PHOTO: Pictured outside the offices of the Urban League of Portland are (from left): Dion Jordan, son of Charles Jordan; Natasha Butler,daughter of Harold Brown; Gregory Brown, deputy director of PCRI; Pauline Bradford, John Marshall and Steve Marshall, sons of Dr. John Marshall; and Maxine Fitzpatrick, executive director of PCRI.
Portland Community Reinvestment Initiatives Inc. held a luncheon July 10 to honor the lives and accomplishments of five pioneers who have made a difference to Portland's Black community.
The pioneers honored at the luncheon are:
Charles Jordan, Portland’s first African-American City Commissioner. Jordan was a city commissioner for 10 years and then became Parks director, a position he held for 14 years. The City of Portland honored Jordan in June 2012 by renaming University Park Community Center as Charles Jordan Community center. Jordan was instrumental in revitalizing the center and in creating much of Portland's iconic landmarks including Waterfront Park. Portland City Commissioner Nick Fish commended his legacy, saying, “Charles Jordan took Portland Parks and Recreation to the next level. His fingerprints are all over our system.”
Pauline Bradford, respected teacher, neighborhood advocate. Bradford was a teacher at Peninsula Elementary School until her retirement in 1989. She has a strong connection to Albina and the Eliot neighborhood where she has lived for 50 years. A past president of the Northeast Coalition of Neighborhoods, she remains on the Board representing the Eliot Neighborhood Association. She has long been active in the Association of Colored Women’s Clubs & Youth Affiliates (the oldest African American women’s organization in the U.S., founded in 1896). Elected president of the Oregon chapter in 1982, Bradford served several terms and was also elected president of the Northwest Region of the Association. Currently, she is a member of the National Board of the Association.
Harold Williams, Sr., member of Portland Community College’s Board of Directors from 1990 until 2012. Williams continues to be remembered by his peers and community not only for his service to PCC, but also as a community leader for over 50 years, including work for Governor Bob Straub as affirmative action director and equal opportunity coordinator (a role he later filled at the Portland Development Commission as well), and as a consultant to the Oregon Youth Authority.
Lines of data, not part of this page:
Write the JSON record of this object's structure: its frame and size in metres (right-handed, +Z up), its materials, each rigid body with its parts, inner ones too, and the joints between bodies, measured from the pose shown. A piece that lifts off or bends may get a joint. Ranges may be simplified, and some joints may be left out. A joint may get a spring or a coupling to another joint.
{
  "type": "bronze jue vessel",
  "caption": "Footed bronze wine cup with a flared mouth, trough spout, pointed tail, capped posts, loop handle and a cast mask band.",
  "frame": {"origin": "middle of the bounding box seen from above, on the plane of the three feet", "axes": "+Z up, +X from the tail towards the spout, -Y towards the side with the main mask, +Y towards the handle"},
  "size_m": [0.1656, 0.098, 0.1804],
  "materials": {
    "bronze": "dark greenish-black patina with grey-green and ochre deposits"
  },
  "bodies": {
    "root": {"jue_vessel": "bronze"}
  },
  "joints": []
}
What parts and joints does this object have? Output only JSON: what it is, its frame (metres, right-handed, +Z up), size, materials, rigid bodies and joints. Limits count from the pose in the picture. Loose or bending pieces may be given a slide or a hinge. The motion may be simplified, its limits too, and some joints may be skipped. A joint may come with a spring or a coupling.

Williams was also president of the Portland African American Chamber of Commerce and chair of the Coalition of Black Men, among many other accomplishments.
Evelyn Collins, daycare owner and community member. Miss Collins, as she was commonly known, purchased in 1965 what is now the Wonder Ballroom. There, she earned the respect of Eliot community members by caring for the neighborhood’s children. “She cared about some kids that others threw away,” says Ralph Davis on the Eliot Neighborhood website. “Being a white person, it was unheard of what she did in the Black community.” Miss Collins received numerous community service awards over the years, including KOIN-TV’s Jefferson Award, and the Humanitarian Award from Delta Sigma Theta Sorority.
Dr. John Marshall, one of Portland’s first black medical doctors. Marshall was a prominent physician whose own practice mirrored the challenges of many black Portlanders. Originally located near Memorial Coliseum, eminent domain forced him to relocate his practice to a new location on North Williams Avenue to make way for the construction of I-5 in the late 1940s. Regardless of location, Dr. Marshall’s connection to the community went beyond that of a typical physician: he strengthened the community by stressing education as a means to better oneself, and he routinely wrote off 20 percent or more of potential income caring for patients who did not have the means to pay for his services.
PoShine's Café de la Soul provided the food for the luncheon.